The Simulation and Analysis of Conventional and Metal-Oxide-Semiconductor High-Electron-Mobility Transistors

• Main Authors: Yan-huei Lee, 李彥輝
• Other Authors: Jung-sheng Huang
• Format: Others
• Language: zh-TW
• Published: 2009
• Online Access: http://ndltd.ncl.edu.tw/handle/20747738751392880220

碩士 === 義守大學 === 電子工程學系碩士班 === 97 === In this thesis, the characteristics of conventional metamorphic high-electron-mobility transistor (MHEMT) and metal-oxide-semiconductor metamorphic high-electron-mobility transistor (MOS-MHEMT) are simulated and compared.
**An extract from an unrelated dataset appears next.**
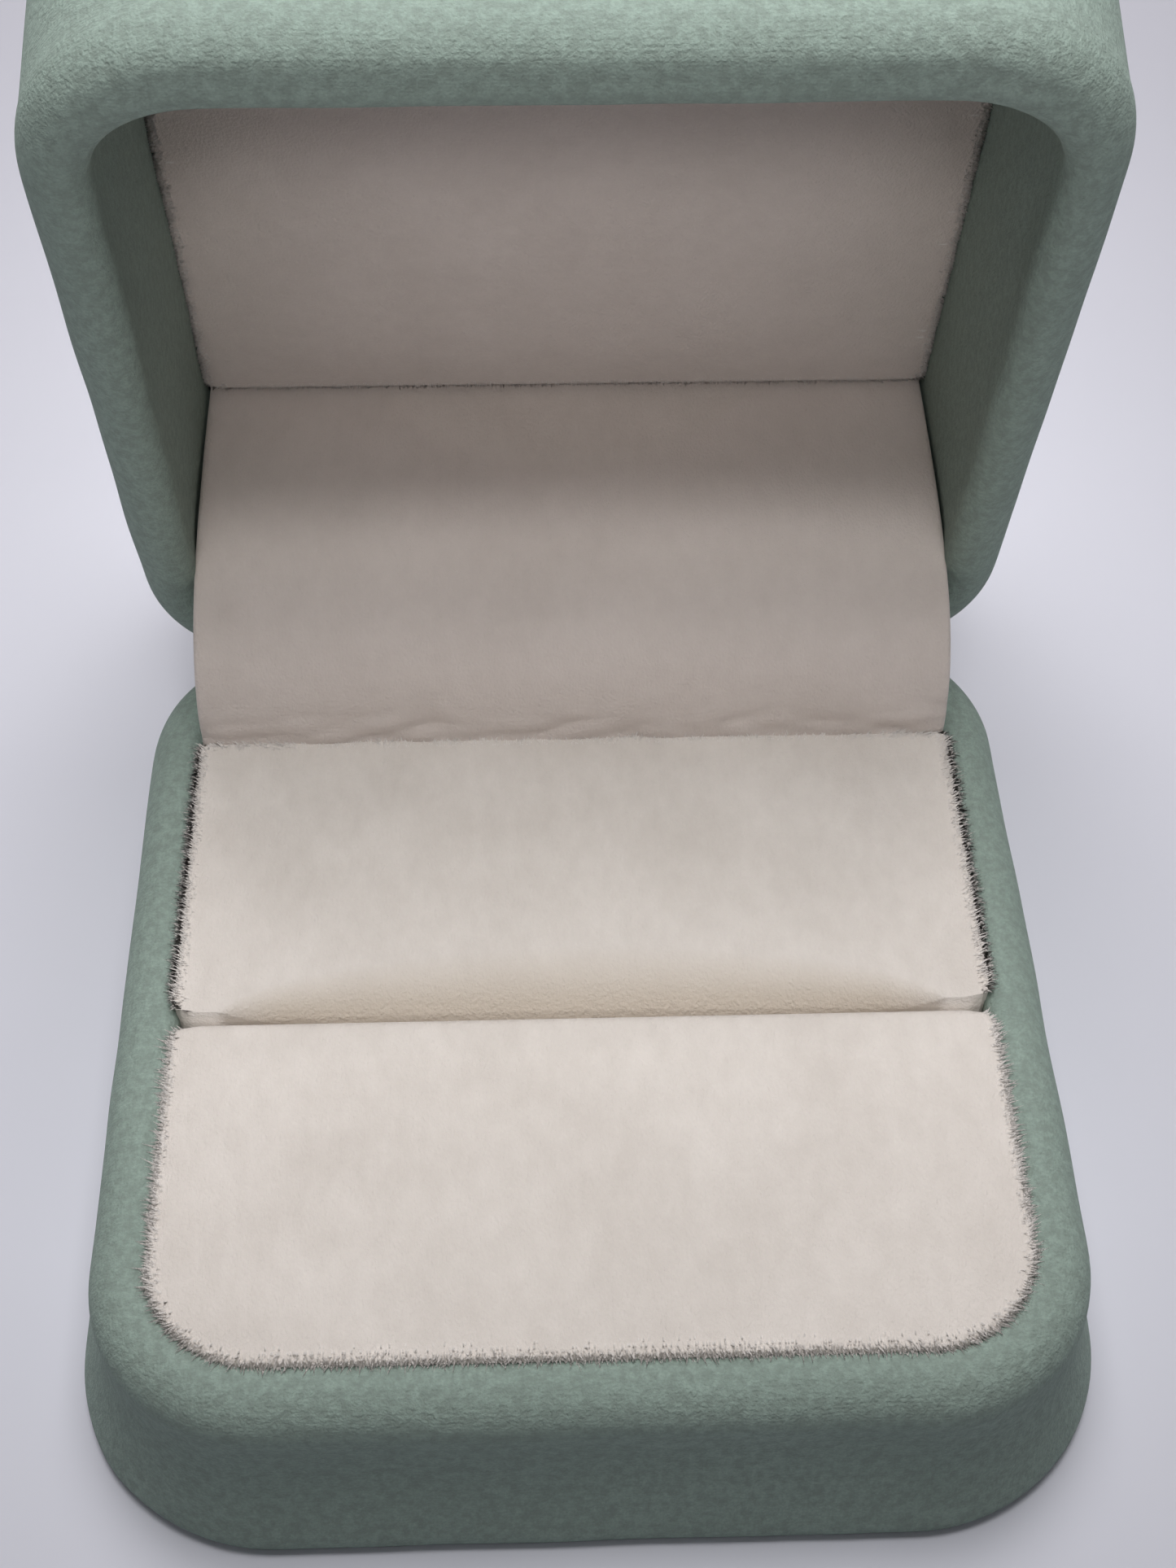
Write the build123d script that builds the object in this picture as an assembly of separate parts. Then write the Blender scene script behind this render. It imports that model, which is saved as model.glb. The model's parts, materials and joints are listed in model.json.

By solving the one-dimensional Poisson’s equation and Schrödinger equation with iteration method, the Fermi level, EF, and the two dimensional electron gas (2DEG) sheet density, ns, are obtained for both transistors. Next, by solving the two-dimensional Poisson’s equation with proper boundary conditions and using analytical method for both transistors, the two-dimensional potential and electric field intensity distributions are obtained. Finally, we can compare the electric field intensities along the y-direction and x-direction for both transistors. The y-direction electric field intensities around the gate terminal of the MHEMT and the MOS-MHEMT are largest. These large y-direction electric field intensities may cause the leakage currents and the breakdown voltages. The simulation results indicate that the MOS-MHEMT structure reduces the maximum y-direction electric field intensity compared with the conventional MHEMT structure, and hence, also reduces the leakage currents and enhances the breakdown voltages. Therefore, the characteristics of two-dimensional electron transportations for both transistors can be simulated reasonably by using this model.